Figure 5. PHF14 co-overexpressed with KIF4A and they have a synergistic effect on cell proliferation

A. PHF14 and KIF4A expression in paired NSCLC samples. Left panel: representative western blot results showing that PHF14 and KIF4A are co-upregulated in NSCLC specimens. β-actin was used as a loading control. Right panel: Pearson's correlation analysis showing a significant positive correlation between PHF14 expression and KIF4A expression in NSCLC specimens (n=44). R=0.682, P<0.001. B. The correlation between PHF14 and KIF4A mRNA expression levels in paired NSCLC samples. Data obtained from qPCR results, n=24, R=0.71, P<0.001. C. PHF14 and KIF4A expression in NSCLC cell lines. Left panel: western blot results showing that PHF14 and KIF4A are co-upregulated in NSCLC cell lines. A human fetal lung fibroblast (HFL) was used as a control. β-actin was used as a loading control. Right panel: significant positive correlation between PHF14 expression and KIF4A expression in NSCLC cells. R=0.838, P<0.001. D. The effect of PHF14 and/or KIF4A depletion on A549 cell proliferation. E. The effect of overexpressing PHF14 WT or PHF14 NT 1-160a.a truncated mutant on HCT-116 cell proliferation. Left panel: results of the MTT assay. Right panels: western blot analysis showing the knockdown efficiency of different siRNAs and efficiency of the overexpression of different constructs. α-tubulin was used as the loading control. * P<0.05, ** P<0.01, *** P<0.001.

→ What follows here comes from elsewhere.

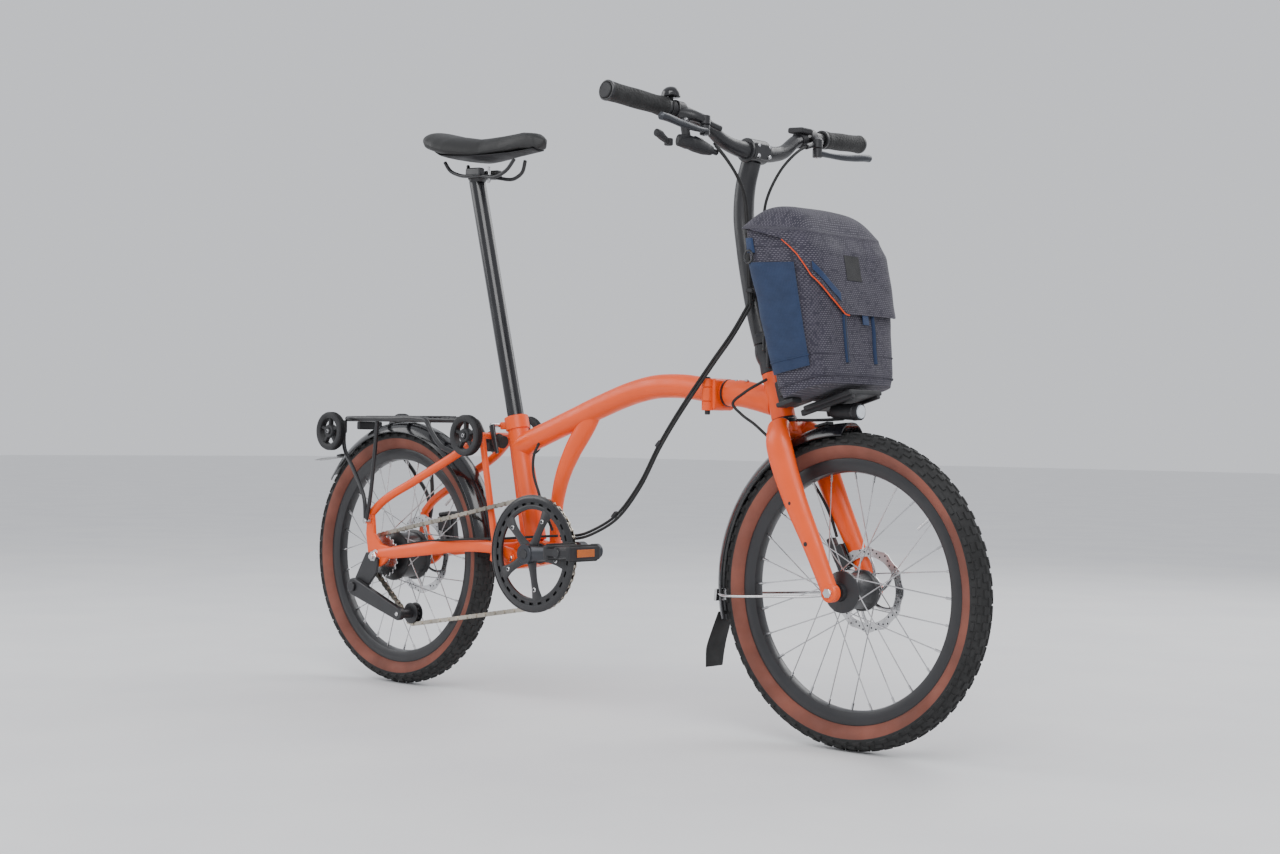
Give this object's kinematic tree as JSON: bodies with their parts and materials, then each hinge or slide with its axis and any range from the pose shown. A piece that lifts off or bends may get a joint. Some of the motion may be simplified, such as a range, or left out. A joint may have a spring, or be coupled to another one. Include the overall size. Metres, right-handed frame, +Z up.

Figure 6. Depletion of PHF14 and KIF4A induced mitotic defects

Chromosome and spindle morphology defects during mitosis in PHF14-depleted HeLa cells A. and PHF14-depleted A549 cells B. Upper panels: cells were stained with anti-tubulin (green) and DAPI (DNA, blue) to reveal the spindle and the chromosome. Chromosome misalignment, anaphase separation incompletion, and spindle defects of the distinct mitotic cells can be seen in PHF14-depleted cells. Bar, 5μm. Lower panels: statistics of mitotic phenotypes. C. The effect of PHF14 and/or KIF4A depletion on mitosis in HeLa cells. Left panel: representative images from time-lapse movies. HeLa cells stably expressing histone H₂B-GFP (green) were transfected with control siRNA (NC), PHF14 siRNA (siPHF14), KIF4A siRNA (siKIF4A) or PHF14/KIF4A siRNA (KK). Bar, 5 μm. Arrowheads indicate mis-aligned chromosomes and arrows indicate incomplete-separated chromosomes inPHF14RNAi and/or KIF4A RNAi cells. Upper right panel: quantitative analysis of the duration of the M phases of HeLa H₂B-GFP cells after different siRNA treatments. Data from at least three different experiments are represented as box-and-whisker plots. D. Analysis of mitotic index in HeLa cells. Left panel: representative cell images of HeLa cells transfected with different siRNAs. Random images (9 images, 6,000–8,000 cells) were analyzed per experiment, and mitotic cells were identified in the 405 nm channel on the basis of their condensed DNA content. Upper right panel: the mitotic index was calculated and is presented as the mean ± s.d.; *** P<0.0001. n=number of analyzed cells. Lower right panels: western blot results showing the efficiency of PHF14 and/or KIF4A knockdown in the indicated cells. β-actin was used as the loading control.